[Stored entries]
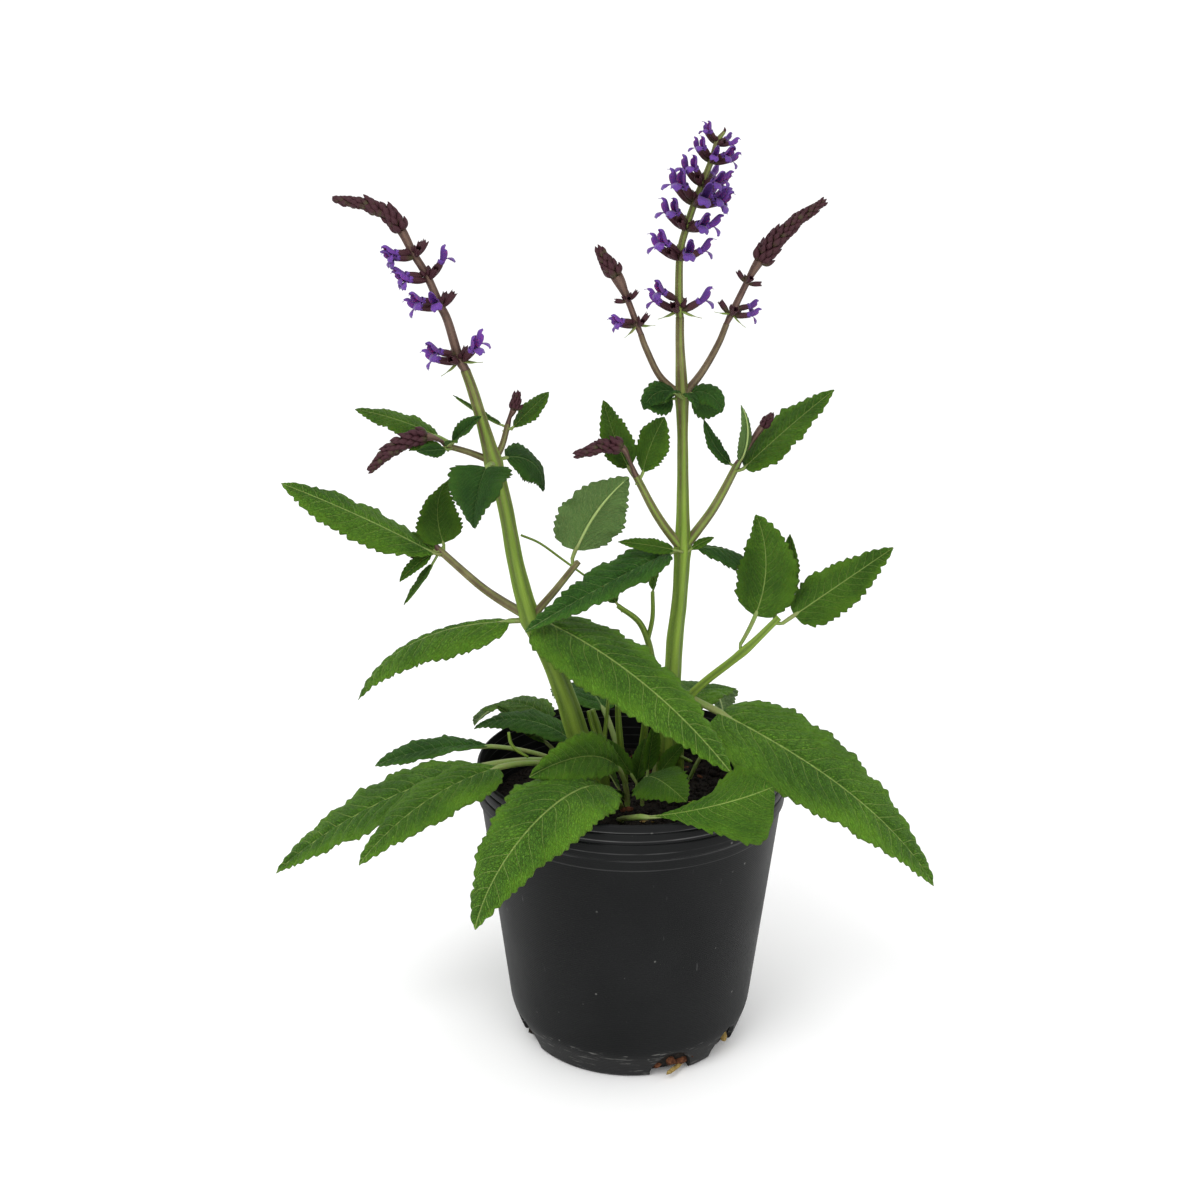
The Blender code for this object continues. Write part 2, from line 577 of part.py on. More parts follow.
# rows: the axis placed by hand, x, y, z, radius, from the end of the stem up; whorls: row, size,
# headings of the open florets round the axis, headings of those only in calyx; dense: the row that
# the closed bud head starts at, its number of scales and their size there and at the tip.
Spike = namedtuple("Spike", "name stem rows whorls dense")

SPIKES = (
    Spike("spike_left", STEM_LEFT,
          ((-86, -4, 372, 2.2), (-90.8, -5, 390, 2.0), (-94.5, -6, 398.5, 1.9),
           (-100, -7, 412, 1.8), (-106, -8, 422.5, 1.8), (-111, -9, 433, 2.2),
           (-117, -10, 440.5, 3.0), (-127, -11, 445, 2.6), (-141, -12, 447.5, 0.8)),
          ((0, 0.80, (185, 10, -35), (110, 65, -110)),
           (2, 0.75, (190, -90), (0, 65, 140)),
           (3, 0.75, (170, 15, 215), (-40, 90)),
           (4, 0.70, (180, 215), (15, -55, 55, 120))),
          (5, 16, 1.1, 0.7)),
    Spike("spike_right", STEM_RIGHT,
          ((22, 2, 396, 2.0), (22, 1, 421, 1.7), (25.2, 0, 435, 1.7), (29, 0, 446.5, 1.6),
           (32.3, 0, 455, 1.5), (36.4, 0, 465.5, 1.4), (38.8, 0, 473.5, 1.3), (42, 0, 478, 0.8)),
          ((0, 0.80, (178, -5), (72, -112)),
           (1, 0.80, (181, 3, -75), (94, -131)),
           (2, 0.80, (185, -8, -60), (98, -122)),
           (3, 0.85, (182, -25, 22, -80), (101, 139)),
           (4, 0.70, (185, 30, -60), (90, -120)),
           (5, 0.60, (180, -10, -90), (60, 130)),
           (6, 0.50, (20, 170), (-60, 100))),
          (7, 4, 0.6, 0.5)),
    Spike("spike_side_left", RIGHT_SHOOTS["high_left"],
          ((1, -4, 389, 1.5), (-3.6, -6, 401, 1.5), (-8.9, -8, 412, 2.8), (-17.7, -10, 424, 1.0)),
          ((0, 0.60, (175,), (10, -60, 90)),
           (1, 0.50, (), (180, 0, 80, -80))),
          (2, 12, 1.1, 0.7)),
    Spike("spike_side_right", RIGHT_SHOOTS["high_right"],
          ((48.8, 8, 393, 1.7), (56.2, 10, 408, 1.6), (61.5, 11, 417, 2.4), (69.3, 12, 427, 2.8),
           (80, 14, 436.5, 2.2), (92.3, 16, 444.5, 0.8)),
          ((0, 0.65, (-5,), (175, 60, -90)),
           (1, 0.55, (), (180, 0, 90, -90))),
          (2, 18, 1.15, 0.6)),
    Spike("bud_left_high_left", LEFT_SHOOTS["high_left"],
          ((-97, -4, 331, 1.0), (-103, -6, 333, 2.2), (-113, -8, 331, 3.6), (-123, -9, 325, 3.0),
           (-130, -10, 318, 1.2)), (), (1, 14, 1.15, 0.7)),
    Spike("bud_left_high_right", LEFT_SHOOTS["high_right"],
          ((-62, 4, 341, 1.0), (-60, 3.5, 345, 1.6), (-58, 3, 353, 1.4)), (), (1, 8, 0.8, 0.6)),
    Spike("bud_left_low_left", LEFT_SHOOTS["low_left"],
          ((-104.9, 24.2, 270.1, 0.9), (-108.8, 28, 268.8, 1.1), (-114, 27, 261, 1.5),
           (-118, 24, 255, 0.9)), (), (2, 6, 0.65, 0.5)),
    Spike("bud_right_low_left", RIGHT_SHOOTS["low_left"],
          ((-2, -6, 321, 0.9), (-6, -8, 328, 1.8), (-16, -9, 328, 3.0), (-27, -10, 325, 1.2)),
          (), (1, 12, 1.1, 0.7)),
    Spike("bud_right_low_right", RIGHT_SHOOTS["low_right"],
          ((57, 16, 319, 1.0), (62, 15, 328, 1.4), (66, 15, 334, 1.7), (71, 15, 340, 1.0)),
          (), (2, 8, 0.7, 0.5)),
)


def axis_frame(line, at):
    """The place on the axis, and its direction, its right and its back."""
    low = max(0, min(int(at), len(line) - 2))
    part = at - low
    place = line[low] + (line[low + 1] - line[low]) * part
    along = line[min(low + 1, len(line) - 1), :3] - line[max(low - 1, 0), :3]
    along = along / np.linalg.norm(along)
    back = np.array([0.0, 1.0, 0.0]) - along * along[1]
    back = back / np.linalg.norm(back)
    right = np.cross(back, along)
    return place, along, right, back


def strap(stations, size, frame, heading, operands, sides=4):
    """One petal, calyx or scale: a tapered bar of four sides, or three, that leaves the axis."""
    place, along, right, back = frame
    turn = math.radians(heading)
    out = right * math.cos(turn) + back * math.sin(turn)
    side = np.cross(along, out)
    sunk = place[:3] + out * place[3] * 0.4
    rings = []
    for index, (reach, up, wide, thick) in enumerate(stations):
        ahead = stations[min(index + 1, len(stations) - 1)]
        behind = stations[max(index - 1, 0)]
        lean = math.atan2(ahead[1] - behind[1], ahead[0] - behind[0])
        level = out * -math.sin(lean) + along * math.cos(lean)
        middle = sunk + (out * reach + along * up) * size
        ring = [middle + side * wide * size, middle + level * thick * size,
                middle - side * wide * size, middle - level * thick * size]
        rings.append(ring[:sides])
    return rings_solid("strap", rings, operands)


def make_spike(spike, collection, operands, coat):
    """A spike in one body: its axis with whorls of florets, and the closed head at its tip."""
    stem = np.array(spike.stem, dtype=float)
    along = stem[-1, :3] - stem[-2, :3]
    along = along / np.linalg.norm(along)
    foot = np.append(stem[-1, :3] + along * 2 * GAP, stem[-1, 3] * 0.9)
    line = np.vstack([foot, np.array(spike.rows, dtype=float)])
    axis = tube(spike.name, line, collection, 1)
    for row, size, open_headings, closed_headings in spike.whorls:
        frame = axis_frame(line, row + 1)
        for heading in open_headings:
            strap(HOODED, size, frame, heading, operands)
            strap(LOWER_LIP, size, frame, heading + LIP_TURN, operands, 3)
        for heading in closed_headings:
            strap(CALYX, size, frame, heading, operands, 3)
    first, count, size_low, size_tip = spike.dense
    for number in range(count):
        share = number / max(1, count - 1)
        at = first + 1 + (len(line) - 2.02 - first) * share
        size = size_low + (size_tip - size_low) * share
        strap(SCALE, size, axis_frame(line, at), number * GOLDEN_ANGLE, operands, 3)
    boolean(axis, "UNION", operands)
    return finish_piece(axis, spike.name, coat)


def make_crown(collection, operands, coat):
    """The growing point between the stems, with its young leaves fused to it."""
    line = np.array(CROWN, dtype=float)
    crown = tube("crown", line, collection, 1)
    for heading, size in CROWN_LEAVES:
        strap(YOUNG_LEAF, size, axis_frame(line, CROWN_LEAF_ROW), heading, operands)
    boolean(crown, "UNION", operands)
    return finish_piece(crown, "crown", coat)


# ------------------------------------------------------------------ the plant

def main():
    clear_scene()
    salvia = new_collection("salvia")
    operands = new_collection("operands")
    plastic = material("black_plastic", (0.012, 0.013, 0.015), 0.45)
    mix = material("potting_mix", (0.02, 0.014, 0.01), 0.95)
    green_stem = material("stem_green", (0.16, 0.24, 0.05), 0.5)
    violet = material("corolla_violet", (0.10, 0.03, 0.35), 0.5)
    maroon = material("bud_maroon", (0.07, 0.03, 0.05), 0.6)
    leaf_coats = {
        "mid": material("leaf_mid", (0.05, 0.15, 0.03), 0.5),
        "dark": material("leaf_dark", (0.02, 0.08, 0.03), 0.5),
        "young": material("leaf_young", (0.12, 0.26, 0.04), 0.5),
        "pale": material("leaf_pale", (0.10, 0.20, 0.06), 0.55),
    }
    make_pot(salvia, operands, plastic)
    rooted = [STEM_LEFT, STEM_RIGHT, LOW_SHOOT, CENTRE_SHOOT, CROWN, *THIN_SHOOTS]
    make_mix(salvia, operands, rooted, mix)
    make_stem("stem_left", STEM_LEFT, LEFT_SHOOTS.values(), salvia, operands, green_stem)
    make_stem("stem_right", STEM_RIGHT, RIGHT_SHOOTS.values(), salvia, operands, green_stem)
    make_stem("low_shoot", LOW_SHOOT, (), salvia, operands, green_stem, 1)
    make_stem("centre_shoot", CENTRE_SHOOT, (CENTRE_BRANCH,), salvia, operands, green_stem, 1)
    make_crown(salvia, operands, leaf_coats["young"])
    for number, line in enumerate(THIN_SHOOTS, 1):
        make_stem(f"thin_shoot_{number}", line, (), salvia, operands, green_stem, 1)
    for leaf in LEAVES:
        make_leaf(leaf, salvia, leaf_coats)
    for spike in SPIKES:
        make_spike(spike, salvia, operands, violet if spike.whorls else maroon)


main()
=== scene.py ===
# %% [markdown]
# # A perennial salvia in its nursery pot
#
# This lesson dresses a plain model of a young salvia. The frame holds plain solids for the pot,
# the potting mix, the stems, each leaf and each flower spike, all in one place and at real size.
# A finer piece takes the place of each solid, where the solid stands: leaves with veins and toothed
# edges, square stems, florets with a hood and a lip. Lengths below are millimetres, because that
# is how one measures a plant, and MM turns them into Blender's metres.

# %% Load the frame
import json
import math
from collections import namedtuple

import bmesh
import bpy
import numpy as np
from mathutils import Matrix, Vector

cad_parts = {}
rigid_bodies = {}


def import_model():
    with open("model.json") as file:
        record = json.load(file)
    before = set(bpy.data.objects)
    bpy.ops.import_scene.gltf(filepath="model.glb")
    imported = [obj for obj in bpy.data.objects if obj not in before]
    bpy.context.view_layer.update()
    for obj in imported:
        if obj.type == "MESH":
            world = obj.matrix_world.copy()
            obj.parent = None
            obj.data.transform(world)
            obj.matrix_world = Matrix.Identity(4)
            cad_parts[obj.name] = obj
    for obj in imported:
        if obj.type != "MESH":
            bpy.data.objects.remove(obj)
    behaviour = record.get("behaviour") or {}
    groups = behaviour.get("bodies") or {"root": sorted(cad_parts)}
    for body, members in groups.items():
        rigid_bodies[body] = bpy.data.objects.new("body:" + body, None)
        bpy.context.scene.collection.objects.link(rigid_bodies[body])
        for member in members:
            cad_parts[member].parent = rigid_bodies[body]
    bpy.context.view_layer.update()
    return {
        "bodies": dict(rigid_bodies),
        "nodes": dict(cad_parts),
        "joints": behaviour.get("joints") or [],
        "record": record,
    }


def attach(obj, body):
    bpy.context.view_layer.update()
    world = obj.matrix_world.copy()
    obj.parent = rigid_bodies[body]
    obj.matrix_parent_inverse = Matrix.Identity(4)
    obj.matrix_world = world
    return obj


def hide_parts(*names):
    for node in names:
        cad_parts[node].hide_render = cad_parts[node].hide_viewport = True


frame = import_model()
MM = 0.001
print("solids in the frame:", len(frame["nodes"]))

# %% [markdown]
# ## The camera
#
# The camera looks a little down on the plant, from a step away. It could be aimed by hand in the
# viewport, but its height, distance and tilt are the numbers that a photographer would note, so
# they are named here and the camera is placed from them.

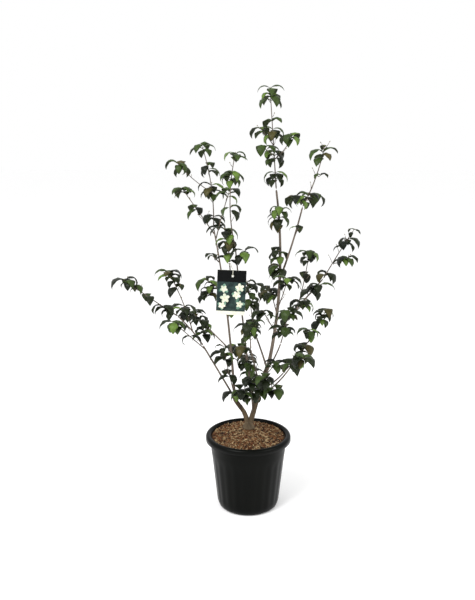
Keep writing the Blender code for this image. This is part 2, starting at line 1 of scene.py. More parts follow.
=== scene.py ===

WHAT IS NEEDED
Start at the line with "(CENTRE_BRANCH,), salvia, operands, green_stem, 1)", stop at the line with "obj.matrix_world = Matrix.Identity(4)", and return every line in that stretch exactly, those two included.

THE SOLUTION
    make_stem("centre_shoot", CENTRE_SHOOT, (CENTRE_BRANCH,), salvia, operands, green_stem, 1)
    make_crown(salvia, operands, leaf_coats["young"])
    for number, line in enumerate(THIN_SHOOTS, 1):
        make_stem(f"thin_shoot_{number}", line, (), salvia, operands, green_stem, 1)
    for leaf in LEAVES:
        make_leaf(leaf, salvia, leaf_coats)
    for spike in SPIKES:
        make_spike(spike, salvia, operands, violet if spike.whorls else maroon)


main()
=== scene.py ===
# %% [markdown]
# # A perennial salvia in its nursery pot
#
# This lesson dresses a plain model of a young salvia. The frame holds plain solids for the pot,
# the potting mix, the stems, each leaf and each flower spike, all in one place and at real size.
# A finer piece takes the place of each solid, where the solid stands: leaves with veins and toothed
# edges, square stems, florets with a hood and a lip. Lengths below are millimetres, because that
# is how one measures a plant, and MM turns them into Blender's metres.

# %% Load the frame
import json
import math
from collections import namedtuple

import bmesh
import bpy
import numpy as np
from mathutils import Matrix, Vector

cad_parts = {}
rigid_bodies = {}


def import_model():
    with open("model.json") as file:
        record = json.load(file)
    before = set(bpy.data.objects)
    bpy.ops.import_scene.gltf(filepath="model.glb")
    imported = [obj for obj in bpy.data.objects if obj not in before]
    bpy.context.view_layer.update()
    for obj in imported:
        if obj.type == "MESH":
            world = obj.matrix_world.copy()
            obj.parent = None
            obj.data.transform(world)
            obj.matrix_world = Matrix.Identity(4)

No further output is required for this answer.